» SET EXERCISE:
Begin with the first line of the listing and quote every line through the one containing "from collections import namedtuple"; give only those lines.

» SOURCE DATA:
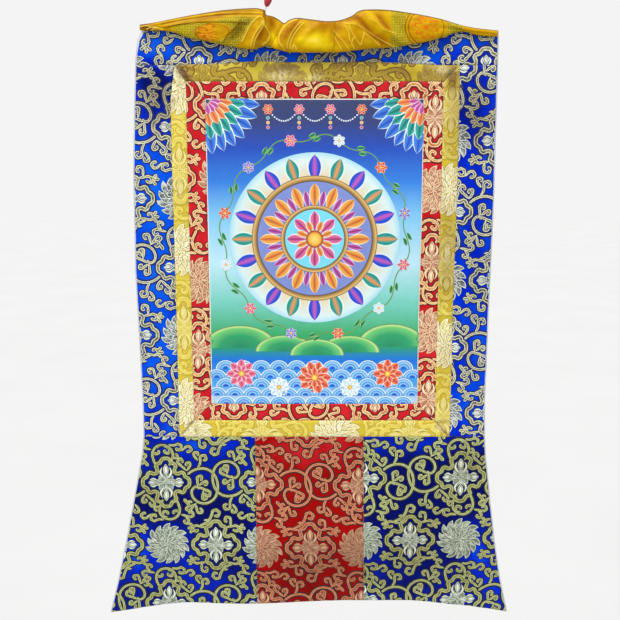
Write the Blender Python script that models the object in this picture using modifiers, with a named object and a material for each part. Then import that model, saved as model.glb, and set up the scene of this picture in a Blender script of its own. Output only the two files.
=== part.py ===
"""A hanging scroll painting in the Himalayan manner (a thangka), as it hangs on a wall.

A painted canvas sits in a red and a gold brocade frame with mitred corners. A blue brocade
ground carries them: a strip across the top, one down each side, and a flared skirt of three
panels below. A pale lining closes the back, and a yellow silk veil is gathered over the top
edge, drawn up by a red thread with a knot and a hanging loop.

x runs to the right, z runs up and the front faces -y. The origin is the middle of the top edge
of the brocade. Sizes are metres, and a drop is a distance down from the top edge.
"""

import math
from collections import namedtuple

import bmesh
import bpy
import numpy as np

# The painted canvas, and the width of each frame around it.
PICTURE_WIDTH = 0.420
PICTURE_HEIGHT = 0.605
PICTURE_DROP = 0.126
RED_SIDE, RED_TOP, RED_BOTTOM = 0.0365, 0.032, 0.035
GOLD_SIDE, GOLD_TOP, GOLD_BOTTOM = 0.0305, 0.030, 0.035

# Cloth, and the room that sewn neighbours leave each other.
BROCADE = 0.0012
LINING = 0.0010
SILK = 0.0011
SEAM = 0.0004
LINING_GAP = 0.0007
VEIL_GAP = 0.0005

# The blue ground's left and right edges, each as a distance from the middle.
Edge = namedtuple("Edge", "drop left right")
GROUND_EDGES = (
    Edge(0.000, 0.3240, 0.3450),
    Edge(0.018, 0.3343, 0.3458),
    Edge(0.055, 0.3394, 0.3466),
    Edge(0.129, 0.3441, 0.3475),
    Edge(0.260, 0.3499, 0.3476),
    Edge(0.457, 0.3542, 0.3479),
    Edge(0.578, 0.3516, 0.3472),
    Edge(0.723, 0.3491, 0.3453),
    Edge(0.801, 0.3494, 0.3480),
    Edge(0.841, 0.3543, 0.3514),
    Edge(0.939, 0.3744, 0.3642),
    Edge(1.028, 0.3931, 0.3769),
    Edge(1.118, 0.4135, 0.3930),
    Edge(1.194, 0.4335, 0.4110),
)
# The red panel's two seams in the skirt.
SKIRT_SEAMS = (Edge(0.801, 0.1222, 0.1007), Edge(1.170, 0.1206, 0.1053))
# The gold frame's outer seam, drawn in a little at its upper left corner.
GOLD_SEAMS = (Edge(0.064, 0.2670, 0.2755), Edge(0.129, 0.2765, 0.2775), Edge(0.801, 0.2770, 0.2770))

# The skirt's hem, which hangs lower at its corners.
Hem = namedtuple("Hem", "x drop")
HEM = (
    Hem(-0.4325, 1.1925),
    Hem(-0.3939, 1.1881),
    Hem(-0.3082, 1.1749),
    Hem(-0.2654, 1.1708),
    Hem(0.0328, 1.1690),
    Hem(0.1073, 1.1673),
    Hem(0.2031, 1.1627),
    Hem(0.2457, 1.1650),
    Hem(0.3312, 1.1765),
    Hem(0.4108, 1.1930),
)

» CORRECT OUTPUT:
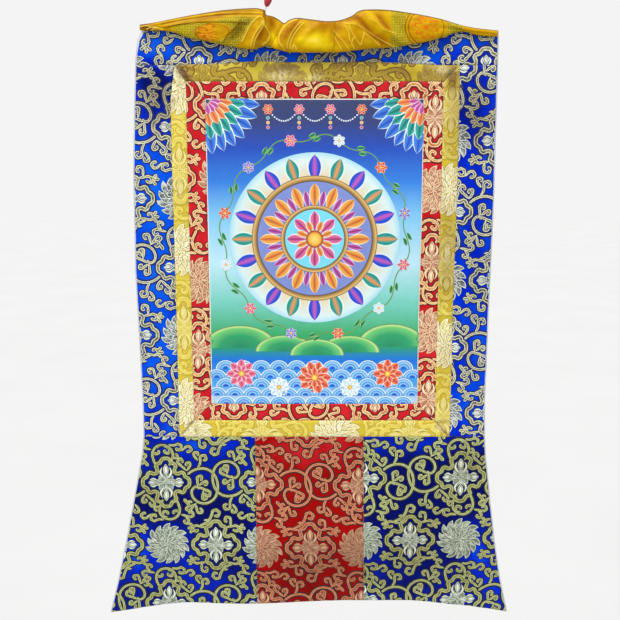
Write the Blender Python script that models the object in this picture using modifiers, with a named object and a material for each part. Then import that model, saved as model.glb, and set up the scene of this picture in a Blender script of its own. Output only the two files.
=== part.py ===
"""A hanging scroll painting in the Himalayan manner (a thangka), as it hangs on a wall.

A painted canvas sits in a red and a gold brocade frame with mitred corners. A blue brocade
ground carries them: a strip across the top, one down each side, and a flared skirt of three
panels below. A pale lining closes the back, and a yellow silk veil is gathered over the top
edge, drawn up by a red thread with a knot and a hanging loop.

x runs to the right, z runs up and the front faces -y. The origin is the middle of the top edge
of the brocade. Sizes are metres, and a drop is a distance down from the top edge.
"""

import math
from collections import namedtuple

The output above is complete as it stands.